====== RECORD EXCERPTS ======

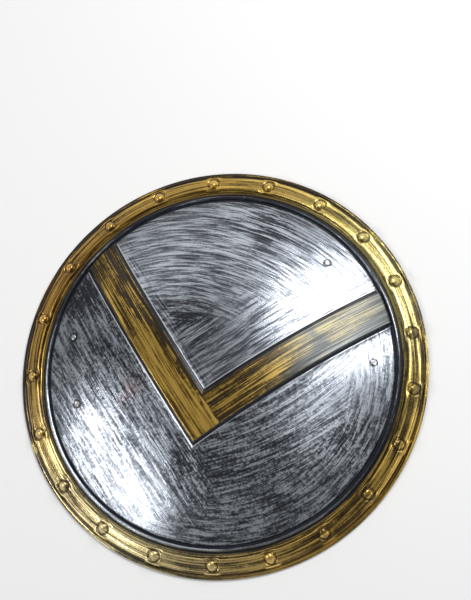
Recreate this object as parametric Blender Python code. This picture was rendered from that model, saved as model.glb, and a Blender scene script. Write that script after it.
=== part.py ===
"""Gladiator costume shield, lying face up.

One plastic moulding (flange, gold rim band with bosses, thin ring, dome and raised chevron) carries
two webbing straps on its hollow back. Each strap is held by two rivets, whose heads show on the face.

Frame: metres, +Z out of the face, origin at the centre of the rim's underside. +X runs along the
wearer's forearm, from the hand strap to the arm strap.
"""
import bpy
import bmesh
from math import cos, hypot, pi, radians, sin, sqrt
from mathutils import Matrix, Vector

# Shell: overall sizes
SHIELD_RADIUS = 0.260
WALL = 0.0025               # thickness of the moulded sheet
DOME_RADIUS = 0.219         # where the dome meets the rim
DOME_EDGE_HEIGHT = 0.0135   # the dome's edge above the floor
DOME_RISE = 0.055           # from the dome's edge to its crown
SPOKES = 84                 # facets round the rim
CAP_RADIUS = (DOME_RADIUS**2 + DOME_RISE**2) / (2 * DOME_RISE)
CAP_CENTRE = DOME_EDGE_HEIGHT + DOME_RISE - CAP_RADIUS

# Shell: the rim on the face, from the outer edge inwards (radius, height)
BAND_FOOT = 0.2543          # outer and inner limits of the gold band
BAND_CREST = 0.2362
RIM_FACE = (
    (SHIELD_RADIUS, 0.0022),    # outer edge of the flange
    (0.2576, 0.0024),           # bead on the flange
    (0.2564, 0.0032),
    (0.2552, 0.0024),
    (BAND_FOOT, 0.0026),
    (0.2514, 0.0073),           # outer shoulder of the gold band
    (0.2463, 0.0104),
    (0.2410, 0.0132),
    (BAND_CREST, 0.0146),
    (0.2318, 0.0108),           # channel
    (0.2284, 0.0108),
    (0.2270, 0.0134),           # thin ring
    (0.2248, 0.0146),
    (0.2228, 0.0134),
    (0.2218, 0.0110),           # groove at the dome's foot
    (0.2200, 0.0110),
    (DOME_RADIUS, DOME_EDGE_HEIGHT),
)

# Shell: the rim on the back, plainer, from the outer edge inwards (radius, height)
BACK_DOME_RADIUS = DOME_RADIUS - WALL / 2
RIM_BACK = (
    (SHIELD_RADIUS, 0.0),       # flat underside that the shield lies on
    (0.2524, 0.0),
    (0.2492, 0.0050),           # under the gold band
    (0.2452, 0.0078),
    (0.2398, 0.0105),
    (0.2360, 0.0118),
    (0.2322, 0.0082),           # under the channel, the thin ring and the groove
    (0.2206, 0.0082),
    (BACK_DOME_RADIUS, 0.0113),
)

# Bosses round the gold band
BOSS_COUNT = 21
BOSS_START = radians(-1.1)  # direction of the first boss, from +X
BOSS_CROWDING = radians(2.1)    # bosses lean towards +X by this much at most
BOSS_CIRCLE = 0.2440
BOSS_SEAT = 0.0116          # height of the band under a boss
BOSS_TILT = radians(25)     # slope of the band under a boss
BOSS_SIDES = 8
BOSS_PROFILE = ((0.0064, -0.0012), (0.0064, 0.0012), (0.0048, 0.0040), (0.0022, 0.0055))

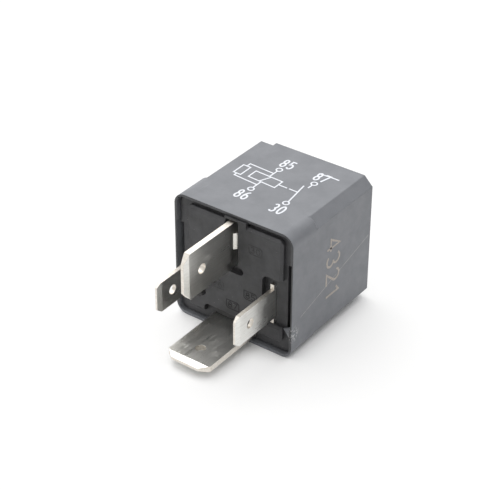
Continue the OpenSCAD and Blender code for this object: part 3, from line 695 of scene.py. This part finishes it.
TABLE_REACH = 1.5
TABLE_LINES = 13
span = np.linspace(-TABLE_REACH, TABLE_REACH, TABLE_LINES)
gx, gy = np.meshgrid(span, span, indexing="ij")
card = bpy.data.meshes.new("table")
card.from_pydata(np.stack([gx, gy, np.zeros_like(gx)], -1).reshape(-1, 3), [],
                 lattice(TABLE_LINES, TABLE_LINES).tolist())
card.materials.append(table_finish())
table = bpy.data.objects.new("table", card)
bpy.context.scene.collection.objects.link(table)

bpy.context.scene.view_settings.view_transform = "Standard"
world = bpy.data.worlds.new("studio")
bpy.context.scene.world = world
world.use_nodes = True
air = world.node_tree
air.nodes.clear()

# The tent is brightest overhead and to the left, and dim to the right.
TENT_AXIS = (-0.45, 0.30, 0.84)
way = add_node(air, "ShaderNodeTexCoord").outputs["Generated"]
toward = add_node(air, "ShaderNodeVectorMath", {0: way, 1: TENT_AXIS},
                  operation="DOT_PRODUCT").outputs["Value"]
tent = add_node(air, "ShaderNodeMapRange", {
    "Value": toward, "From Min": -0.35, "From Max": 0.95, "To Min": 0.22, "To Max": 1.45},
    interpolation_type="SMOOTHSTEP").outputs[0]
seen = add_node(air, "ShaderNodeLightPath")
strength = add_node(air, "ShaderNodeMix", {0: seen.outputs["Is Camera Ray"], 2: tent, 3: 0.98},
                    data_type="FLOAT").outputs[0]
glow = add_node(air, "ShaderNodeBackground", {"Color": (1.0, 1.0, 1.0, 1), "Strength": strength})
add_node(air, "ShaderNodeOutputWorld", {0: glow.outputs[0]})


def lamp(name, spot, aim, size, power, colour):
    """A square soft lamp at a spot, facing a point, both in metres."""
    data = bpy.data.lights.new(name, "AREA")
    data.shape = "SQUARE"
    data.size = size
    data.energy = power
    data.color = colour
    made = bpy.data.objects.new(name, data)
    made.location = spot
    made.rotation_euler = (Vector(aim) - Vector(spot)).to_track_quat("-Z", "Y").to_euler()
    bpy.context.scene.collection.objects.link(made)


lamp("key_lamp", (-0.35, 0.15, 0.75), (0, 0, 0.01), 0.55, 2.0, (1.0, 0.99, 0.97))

======

• SET TASK:
Copy every line that contains the string "Blender".

• RESPONSE BELOW:
Recreate this object as parametric Blender Python code. This picture was rendered from that model, saved as model.glb, and a Blender scene script. Write that script after it.
Continue the OpenSCAD and Blender code for this object: part 3, from line 695 of scene.py. This part finishes it.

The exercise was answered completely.